======== Material provided ========
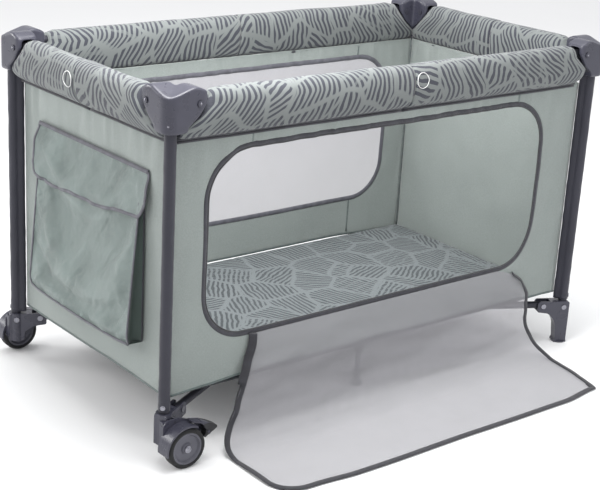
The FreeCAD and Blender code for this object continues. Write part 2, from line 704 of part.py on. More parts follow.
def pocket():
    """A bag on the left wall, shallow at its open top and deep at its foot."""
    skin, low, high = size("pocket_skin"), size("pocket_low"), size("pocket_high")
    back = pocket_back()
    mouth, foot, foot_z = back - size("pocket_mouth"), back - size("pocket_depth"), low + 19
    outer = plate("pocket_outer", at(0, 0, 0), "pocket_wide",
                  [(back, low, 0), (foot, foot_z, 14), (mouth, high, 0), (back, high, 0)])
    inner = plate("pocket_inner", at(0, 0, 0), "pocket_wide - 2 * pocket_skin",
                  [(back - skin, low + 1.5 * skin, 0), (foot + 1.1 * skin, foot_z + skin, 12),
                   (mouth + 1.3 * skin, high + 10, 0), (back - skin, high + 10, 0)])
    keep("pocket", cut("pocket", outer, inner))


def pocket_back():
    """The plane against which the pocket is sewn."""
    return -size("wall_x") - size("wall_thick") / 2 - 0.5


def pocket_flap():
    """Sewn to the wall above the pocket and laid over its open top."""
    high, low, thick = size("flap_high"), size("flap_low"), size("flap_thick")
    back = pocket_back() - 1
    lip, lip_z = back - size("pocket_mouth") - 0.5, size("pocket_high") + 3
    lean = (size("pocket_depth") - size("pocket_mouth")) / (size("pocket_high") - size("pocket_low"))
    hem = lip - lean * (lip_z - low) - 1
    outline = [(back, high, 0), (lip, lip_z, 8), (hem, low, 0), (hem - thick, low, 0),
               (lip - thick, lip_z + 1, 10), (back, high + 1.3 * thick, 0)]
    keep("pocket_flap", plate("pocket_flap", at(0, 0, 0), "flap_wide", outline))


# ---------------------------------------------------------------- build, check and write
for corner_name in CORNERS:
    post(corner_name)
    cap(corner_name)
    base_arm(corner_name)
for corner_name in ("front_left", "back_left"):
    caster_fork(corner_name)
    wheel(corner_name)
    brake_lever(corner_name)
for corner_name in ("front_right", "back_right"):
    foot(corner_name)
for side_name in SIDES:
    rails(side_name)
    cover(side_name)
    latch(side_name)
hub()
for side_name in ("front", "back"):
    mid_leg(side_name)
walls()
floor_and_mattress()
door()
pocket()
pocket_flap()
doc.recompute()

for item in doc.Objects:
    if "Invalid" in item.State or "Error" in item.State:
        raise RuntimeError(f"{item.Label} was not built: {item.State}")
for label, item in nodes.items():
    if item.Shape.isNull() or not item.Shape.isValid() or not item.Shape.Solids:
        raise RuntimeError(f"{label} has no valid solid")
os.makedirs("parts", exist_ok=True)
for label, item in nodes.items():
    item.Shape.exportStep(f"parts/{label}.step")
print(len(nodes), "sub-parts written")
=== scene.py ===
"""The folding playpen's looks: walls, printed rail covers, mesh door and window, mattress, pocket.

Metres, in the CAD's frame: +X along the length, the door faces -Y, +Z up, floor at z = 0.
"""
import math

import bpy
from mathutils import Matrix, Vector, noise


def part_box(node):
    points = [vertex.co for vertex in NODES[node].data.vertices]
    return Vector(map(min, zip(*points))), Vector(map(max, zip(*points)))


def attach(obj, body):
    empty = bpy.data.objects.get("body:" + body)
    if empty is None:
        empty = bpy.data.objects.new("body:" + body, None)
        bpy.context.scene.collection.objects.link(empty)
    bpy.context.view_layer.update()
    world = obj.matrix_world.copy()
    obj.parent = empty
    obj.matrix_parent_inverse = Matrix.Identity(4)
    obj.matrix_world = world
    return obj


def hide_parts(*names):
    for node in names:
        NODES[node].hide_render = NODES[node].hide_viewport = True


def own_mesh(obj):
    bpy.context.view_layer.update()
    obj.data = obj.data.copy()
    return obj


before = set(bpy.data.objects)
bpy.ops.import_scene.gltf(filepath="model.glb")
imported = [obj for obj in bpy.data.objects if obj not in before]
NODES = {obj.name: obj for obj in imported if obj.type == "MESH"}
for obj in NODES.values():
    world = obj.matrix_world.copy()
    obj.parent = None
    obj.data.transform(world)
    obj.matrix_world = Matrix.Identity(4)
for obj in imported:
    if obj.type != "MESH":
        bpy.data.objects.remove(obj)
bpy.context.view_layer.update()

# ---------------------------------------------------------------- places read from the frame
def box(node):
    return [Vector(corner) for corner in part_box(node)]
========
The lines from the one containing "for item in" to the one containing "zip(*points))), Vector(map(max, zip(*points)))", both included, are to be extracted exactly; give no other line.

for item in doc.Objects:
    if "Invalid" in item.State or "Error" in item.State:
        raise RuntimeError(f"{item.Label} was not built: {item.State}")
for label, item in nodes.items():
    if item.Shape.isNull() or not item.Shape.isValid() or not item.Shape.Solids:
        raise RuntimeError(f"{label} has no valid solid")
os.makedirs("parts", exist_ok=True)
for label, item in nodes.items():
    item.Shape.exportStep(f"parts/{label}.step")
print(len(nodes), "sub-parts written")
=== scene.py ===
"""The folding playpen's looks: walls, printed rail covers, mesh door and window, mattress, pocket.

Metres, in the CAD's frame: +X along the length, the door faces -Y, +Z up, floor at z = 0.
"""
import math

import bpy
from mathutils import Matrix, Vector, noise


def part_box(node):
    points = [vertex.co for vertex in NODES[node].data.vertices]
    return Vector(map(min, zip(*points))), Vector(map(max, zip(*points)))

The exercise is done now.